Thank you for all your input.
Imagine a universe where there is no movement at all. Time must not exist.
Hi, thank you for your post. I do not think time exists in the traditional sense even when things are moving. To my understanding time is actually an emergent property or is derived from matter moving through space. So when you say time must not exist it didn't really exist in the first place with the traditional definition.
If we were to view the universe in your example, a universe with no motion, nothing would ever change because there would be no movement to cause said change. Would you say that would make that universe timeless, something that never changes?
No, since there is no time, and movement requires time.
Movement requiring time is what is traditionally thought and is what I believe to be an illusion. In my first post I showed that to measure time one must compare motion to other motion, most commonly a standard of motion, matter of fact this is the only way in which time can be measured. I have learned recently though there are quantum events we do not totally understand and may not move, but that is besides the point as it is unknown.
Now since measuring time as motion compared to a standard of motion or other motion is the only way time can be known in reality this must be the way in which time exists. This also means for time to exist it requires motion which is the opposite of what you have said.
Thus, if everything stops moving, time stops, and nothing can start it up again. Do you believe this?
If everything somehow had its motion removed and motion could no longer be started, everything to a human not in that same universe would perceive that universe as if time had stopped.

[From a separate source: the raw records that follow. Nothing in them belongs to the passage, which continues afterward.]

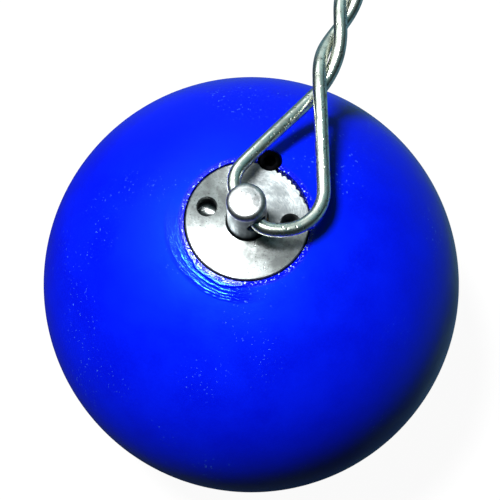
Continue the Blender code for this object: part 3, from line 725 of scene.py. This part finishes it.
def blue_paint():
    """Deep blue brushed paint: satin with a faint orange peel, wet and streaky beside the cap."""
    made, tree, shader, place = new_material("blue_paint")
    radius, angle, height = from_axis(tree, place)
    top = fit(tree, height, 0.080, 0.088)
    off_side = calc(tree, "SUBTRACT", angle, math.radians(STROKE_SIDE - 360))
    side = fit(tree, calc(tree, "COSINE", off_side), 0.45, 0.85)
    wide = calc(tree, "MULTIPLY", fit(tree, radius, 0.0194, 0.0182), side)
    near = fit(tree, radius, 0.0160, 0.0148)
    wet = calc(tree, "MULTIPLY", calc(tree, "MAXIMUM", wide, near), top)
    cloud = blotches(tree, place, 0.012, 3.0)
    grain = blotches(tree, place, 0.0005, 2.0)
    colour = mix(tree, fit(tree, cloud, 0.3, 0.7), (0.0003, 0.003, 0.72, 1.0), (0.0005, 0.005, 0.84, 1.0))
    colour = mix(tree, fit(tree, grain, 0.35, 0.7, 0.0, 0.25), colour, (0.001, 0.012, 0.95, 1.0))
    dust = calc(tree, "MULTIPLY", fit(tree, blotches(tree, place, 0.0007, 2.0), 0.66, 0.72),
                fit(tree, blotches(tree, place, 0.02, 1.0), 0.5, 0.65, 0.0, 0.5))
    colour = mix(tree, dust, colour, (0.12, 0.32, 0.95, 1.0))
    # Painted glints: pale flecks round the cap's rim stand in for glints on small paint drops, coloured like chips
    # that show pale primer.
    rim = calc(tree, "MULTIPLY", fit(tree, radius, 0.0155, 0.0147), top)
    painted_glint_flecks = calc(tree, "MULTIPLY", fit(tree, blotches(tree, place, 0.0006, 2.0), 0.60, 0.66), rim)
    colour = mix(tree, painted_glint_flecks, colour, (0.55, 0.75, 0.85, 1.0))
    turns = calc(tree, "MULTIPLY", angle, 0.010)
    around = add(tree, "CombineXYZ", {0: turns, 1: radius, 2: height}).outputs[0]
    streaks = blotches(tree, stretch(tree, around, (0.30, 1.0, 0.0)), 0.00035, 3.0, 0.65)
    drops = fit(tree, blotches(tree, place, 0.0004, 2.0, 0.6), 0.58, 0.70)
    normal = bump(tree, blotches(tree, place, 0.0016, 2.0), 0.00002)
    normal = bump(tree, blotches(tree, place, 0.00035, 2.0), 0.000006, normal)
    normal = bump(tree, calc(tree, "MULTIPLY", streaks, calc(tree, "MULTIPLY", wide, top)), 0.00008, normal)
    normal = bump(tree, calc(tree, "MULTIPLY", drops, calc(tree, "MULTIPLY", near, top)), 0.00014, normal)
    rough = fit(tree, cloud, 0.3, 0.7, 0.42, 0.50)
    grazing = fit(tree, add(tree, "LayerWeight", {"Blend": 0.5}).outputs["Facing"], 0.55, 0.95)
    rough = calc(tree, "SUBTRACT", rough, calc(tree, "MULTIPLY", grazing, 0.2))
    rough = add(tree, "MapRange", {"Value": wet, "To Min": rough, "To Max": 0.14}).outputs["Result"]
    tint = mix(tree, wet, (0.07, 0.8, 1.0, 1.0), (0.16, 0.85, 1.0, 1.0))
    tint = mix(tree, calc(tree, "MULTIPLY", near, top), tint, (0.8, 0.96, 1.0, 1.0))
    feed(tree, shader, {"Base Color": colour, "Roughness": rough, "Normal": normal,
                        "Specular IOR Level": 0.38, "Specular Tint": tint})
    return made


def turned_steel(name, colour, rough, anisotropy, patch_size, painted_shade_colour, painted_shade_top, painted_shade_bottom):
    """Steel turned about Z: fine circular marks, dull patches, and painted shade, a darker colour between two
    heights.
    Returns the material and what it takes to wear it further."""
    made, tree, shader, place = new_material(name)
    radius, angle, height = from_axis(tree, place)
    dark = tuple(channel * 0.45 for channel in colour[:3]) + (1.0,)
    turns = calc(tree, "MULTIPLY", angle, 0.0016)
    rings = add(tree, "CombineXYZ", {0: turns, 1: radius, 2: height}).outputs[0]
    marks = blotches(tree, rings, 0.00022, 3.0, 0.7)
    patches = blotches(tree, place, patch_size, 5.0, 0.6)
    specks = blotches(tree, place, 0.0005, 3.0, 0.7)
    base = mix(tree, fit(tree, patches, 0.40, 0.64), colour, dark)
    base = mix(tree, fit(tree, specks, 0.58, 0.70, 0.0, 0.85), base, (0.01, 0.015, 0.015, 1.0))
    base = mix(tree, fit(tree, marks, 0.50, 0.72, 0.0, 0.6), base, dark)
    # Painted shade: the colour is darkened between the two heights, down the sides and in the holes.
    painted_shade = calc(tree, "MULTIPLY", fit(tree, height, painted_shade_top, painted_shade_top - 0.0012),
                 fit(tree, height, painted_shade_bottom - 0.0006, painted_shade_bottom))
    base = mix(tree, painted_shade, base, painted_shade_colour)
    normal = bump(tree, marks, 0.000016)
    normal = bump(tree, specks, 0.000012, normal)
    uneven = fit(tree, patches, 0.3, 0.7, rough - 0.05, rough + 0.07)
    tangent = add(tree, "Tangent", direction_type="RADIAL", axis="Z").outputs["Tangent"]
    feed(tree, shader, {"Base Color": base, "Metallic": 1.0, "Roughness": uneven, "Normal": normal,
                        "Anisotropic": anisotropy, "Anisotropic Rotation": 0.25, "Tangent": tangent})
    return made, tree, shader, angle, marks


def spindle_steel():
    """Turned steel with painted shade: its side below the rounded end is coloured dull and bluish."""
    # The darker bluish colour and the two heights set the painted shade on the spindle's side.
    made, *_ = turned_steel(
        "spindle_steel", (0.44, 0.45, 0.45, 1.0), 0.33, 0.2, 0.0014, (0.06, 0.08, 0.10, 1.0),
        SPINDLE_TOP_Z - SPINDLE_EDGE_RADIUS, SPINDLE_BOTTOM_Z)
    return made


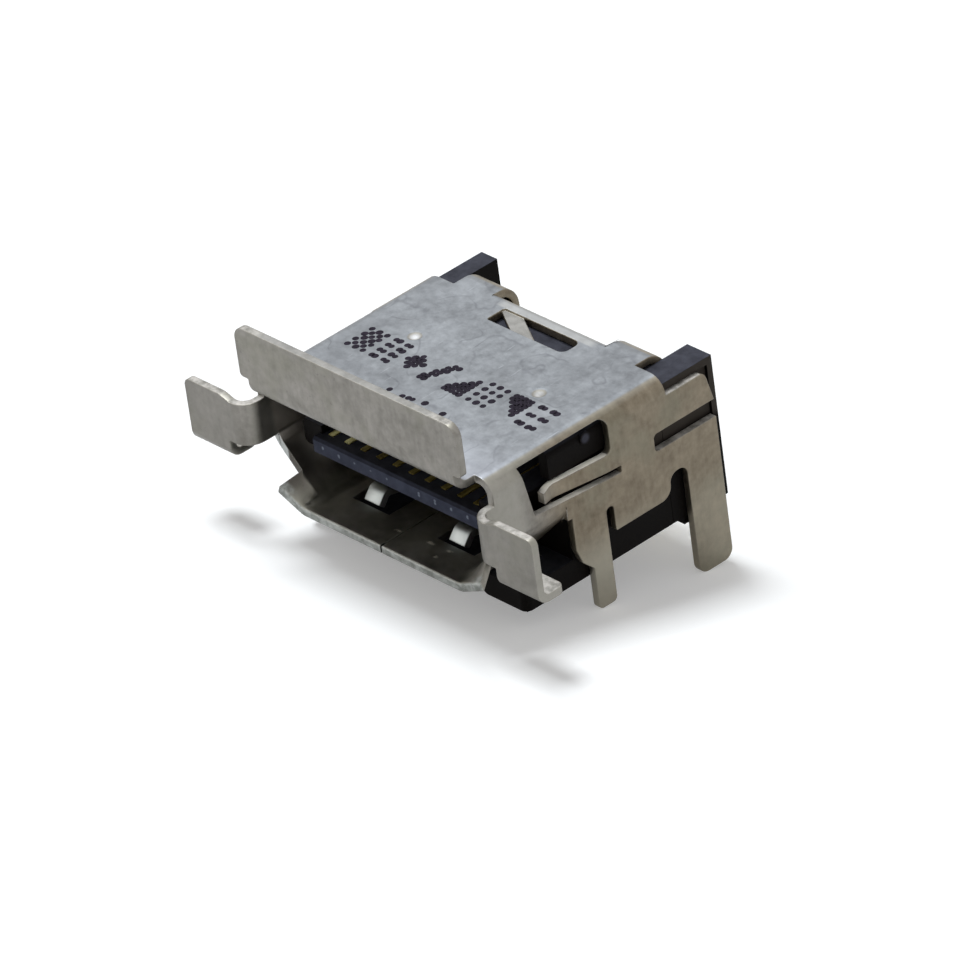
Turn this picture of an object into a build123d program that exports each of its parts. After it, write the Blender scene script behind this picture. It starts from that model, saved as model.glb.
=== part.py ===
from build123d import *
from math import atan2, hypot, tan
import os

# Working frame while modelling, in millimetres: X across the socket, Y from the
# flange's front face into the socket, Z up from the top of the circuit board.
# place() moves every finished piece to the stored frame at the end.

# Stamped sheet and mouth
sheet = 0.38
top_fold = 0.45
shell_top = 7.7
mouth_width = 13.95
mouth_height = 5.35
mouth_straight = 3.0
mouth_fold = 0.8
mouth_bend_reach = 0.5
wall_front = 1.15
mouth_front = 1.65

# Front flange, turned up from the top plate
flange_width = 13.7
flange_rise = 3.05
flange_fold = 0.4
flange_neck_inset = 0.5
flange_neck_rise = 0.55
flange_corner = 0.6
flange_low_corner = 0.2

# Ears, turned outwards from the side walls, each with a foot turned back
ear_span = 21.6
ear_top = 6.7
ear_bottom = 3.5
ear_corner = 0.35
ear_step_inset = 0.595
ear_step_run = 0.6
neck_top = 6.5
neck_bottom = 4.45
neck_fold = 0.5
neck_root = 0.8
foot_inset = 0.945
foot_height = 0.8
foot_reach = 1.5
foot_fold = 0.2

# Lip, the flared front of the mouth's floor
lip_front = 0.72
lip_root_z = 3.09
lip_flat_extra = 0.275
lip_tip_inset = 0.675
lip_tip_z = 2.55

# Springs in the floor
floor_spring_pitch = 5.3
floor_spring_width = 0.95
floor_spring_crest_y = 3.15
floor_spring_rise = 0.75
floor_spring_dip = 0.6
floor_spring_root = 0.8
floor_spring_fold = 0.15
floor_window_width = 2.3
floor_window_front = 2.6
floor_window_back = 7.4
floor_back = 8.4
seam_width = 0.05

# Windows in the side walls, each with a spring finger
side_window_front_top = 2.78
side_window_front_low = 3.25
side_window_back = 7.75
side_window_top = 7.45
side_window_top_left = 7.62
side_window_depth = 0.475
side_window_corner = 0.4
side_window_low_corner = 0.3
side_slot_front_low = 4.95
side_slot_low = 4.55
side_slot_back = 8.2
side_slot_corner = 0.1
side_spring_top = 5.75
side_spring_low = 4.86
side_spring_root_y = 7.3
side_spring_crest_y = 4.5
side_spring_crest_low = 5.1
side_spring_tip_y = 3.85
side_spring_tip_top = 5.7
side_spring_tip_low = 5.2
side_spring_bow = 0.25
side_spring_curl = 0.25

# Side plates and their solder legs
relief_front = 4.95
relief_top = 3.8
plate_low = 2.02
plate_back = 13.7
plate_lean = 0.24
plate_corner = 0.4
leg_front_y = 5.2
leg_front_slope_y = 5.47
leg_front_step_y = 6.03
leg_front_back_y = 7.07
leg_front_drop = 1.2
leg_front_shoulder = 2.2
leg_front_knee = 1.45
leg_front_step = 0.9
leg_front_corner = 0.25
leg_slot_back_y = 7.5
leg_slot_top = 3.3
leg_slot_corner = 0.2
notch_width = 1.0
notch_top = 3.1
notch_corner = 0.45
notch_entry = 0.6
leg_rear_width = 1.95
leg_rear_drop = 2.5
leg_rear_corner = 0.5
rear_slot_length = 3.55
rear_slot_low = 4.52
rear_slot_top = 5.36
rear_slot_corner = 0.2

# Back of the top plate
top_back_inset = 2.6
strap_inner_x = 3.5
strap_outer_x = 5.6
strap_inset = 0.87
strap_fold = 0.7
strap_low = 5.5
strap_corner = 0.35
strip_inset = 1.95
strip_low = 7.0
strip_fold = 0.05
top_window_left = -2.3
top_window_right = 2.4
top_window_depth = 1.05
top_window_margin = 0.1
top_window_corner = 0.12
top_window_round = 0.35
bar_width = 1.48
bar_sink = 0.1
bar_back_x = -2.6
bar_front_x = -0.8
dimple_x = 3.85
dimple_y = 7.2
dimple_radius = 0.42
dimple_depth = 0.12

# Insulator
housing_gap = 0.05
body_front = 8.6
base_front = 2.45
base_low = 0.38
base_corner = 0.35
base_recess_inset = 0.425
base_recess_back = 5.2
base_recess_top = 1.0
pad_width = 0.65
pad_length = 0.8
pad_front_inset = 0.525
pad_front_y = 2.9
pad_rear_inset = 0.025
pad_rear_reach = 2.1
shoulder_top = 5.5
tower_width_left = 0.825
tower_width_right = 1.275
tower_lap = 0.1
tower_cap = 0.3
tower_cap_side = 0.155
tongue_front = 1.95
tongue_top = 4.85
tongue_thick = 0.85
tongue_margin = 0.6
tongue_chamfer = 0.12
shoulder_overlap = 0.2
shoulder_inset = 0.875
shoulder_front = 2.35
shoulder_low = 4.05
shoulder_high = 5.25
shoulder_corner = 0.25
wall_block_front = 5.3
wall_block_gap = 0.1
rib_front = 4.6
rib_low = 5.85
rib_width = 0.525
boss_radius = 0.3
boss_y = 6.75
boss_z = 6.85
boss_rise = 0.08

# Contacts: two rows on the tongue, one row of tails on the board
contact_count = 19
contact_pitch = 0.5
contact_width = 0.3
contact_thick = 0.15
contact_proud = 0.04
contact_tip_y = 2.5
contact_drop_gap = 0.32
contact_tail_reach = 1.2
contact_bend = 0.25
contact_gap = 0.03
aligner_depth = 1.3
aligner_top = 2.3
aligner_low = 0.3

# How far joined pieces reach into one another, and how far cuts reach past what they cut
joint = 0.3
margin = 1.0
far = 20.0

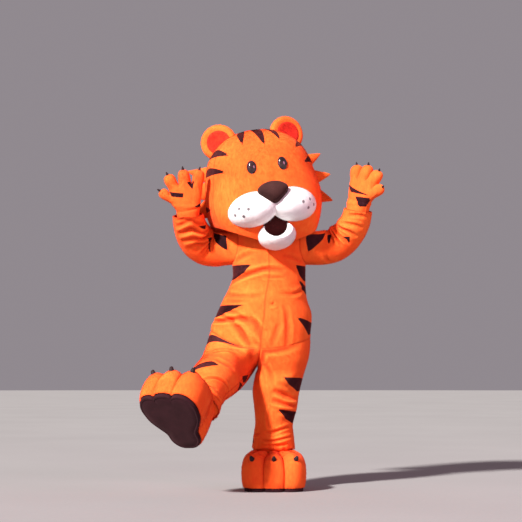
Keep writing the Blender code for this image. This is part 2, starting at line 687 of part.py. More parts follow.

Since nothing would be moving anymore nothing would ever change and therefore everything would be what we call timeless.
In way yes I agree with this, but I am unsure if we are on the same page. You may be getting yourself stuck in a loop due the traditional interdependence of time and movement. When you realize motion allows for the comparison of motion (time) the interdependence disappears and the "infinite loop" is no longer a problem. This is what happened to me when I was figuring it out.